An Everyday Apocalypse, Theatre Review. Page To Stage Festival, Small Cinema, Liverpool.

Liverpool Sound and Vision Rating 7.5/10

Cast: Harriet Wilson, David Ward, James Dorman.

When the inevitable breakdown in society comes, would you be searching for the best place to hide and wait it out till the authorities find a way to exert control back or would you spend it in a locked room talking about the breakdown in your personal life and that of those you love. It is a question many will hope to never answer but as Thomas Oléron Evans explores in his play to stage production An Everyday Apocalypse, sometimes the end of the world is a lot closer to home than we ever imagine.

Zombies might be the latest fashion when it comes to predicting how society will eventually destroy itself and it is easy to see why when we don’t even understand the nature of how we are being consumed each day, how to be seen as not being consumers we are somehow alien to the rest of society’s ill, that if we allow the very human act of just standing still for a while and taking in the smell of a rose or listening to the heartbeat of one we love, then somehow we have failed. Zombies may be the latest fashion but they probably are closer to our eventual demise than most would dare admit.

When the virus takes hold, one Crosby couple find themselves in that precarious position of being trapped with each, a fate it seems that is harder to handle than making a dash for the car and heading for the wilds of Scotland’s natural habitat and a place to wait out the end of time. It is perhaps the bravest decision, home is where the heart lies and for Maya and Rob, the spectre of their marriage has always been right alongside them, the possible issues that need discussing and ones that any normal couple would see as tearing them apart; the rabid teeth of jealousy so much more difficult to out manoeuvre than a zombie aiming to rip out your throat.

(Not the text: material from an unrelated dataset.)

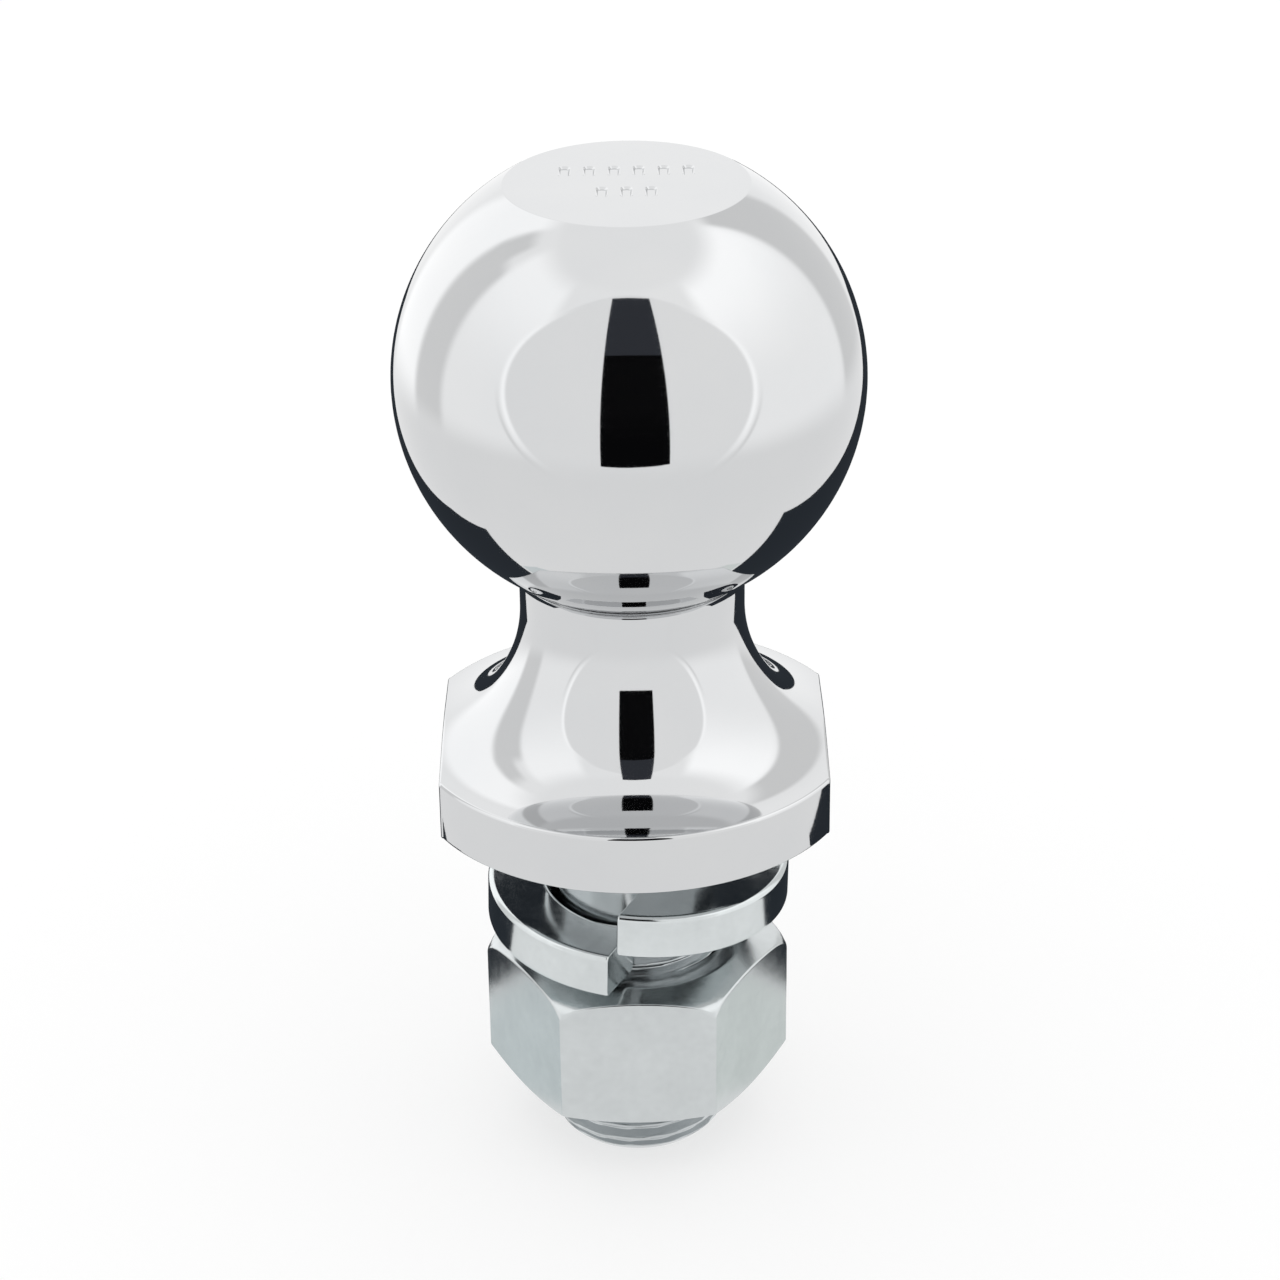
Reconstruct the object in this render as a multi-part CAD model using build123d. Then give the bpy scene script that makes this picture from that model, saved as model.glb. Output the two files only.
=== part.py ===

As the conversation becomes harder to bear, the parallels between life and death are brought to life by the cast and in David Ward the feeling of failure in keeping the soul safe from its own internal harm is magnified and played out with distinction; the undercurrent of seething jealousy more destructive than any apocalypse can measure.

A very enjoyable play, one that brings home the idea of humanity willing to eat itself, to destroy itself by its own actions and inadequacies is to know that zombies are real, they just act like us.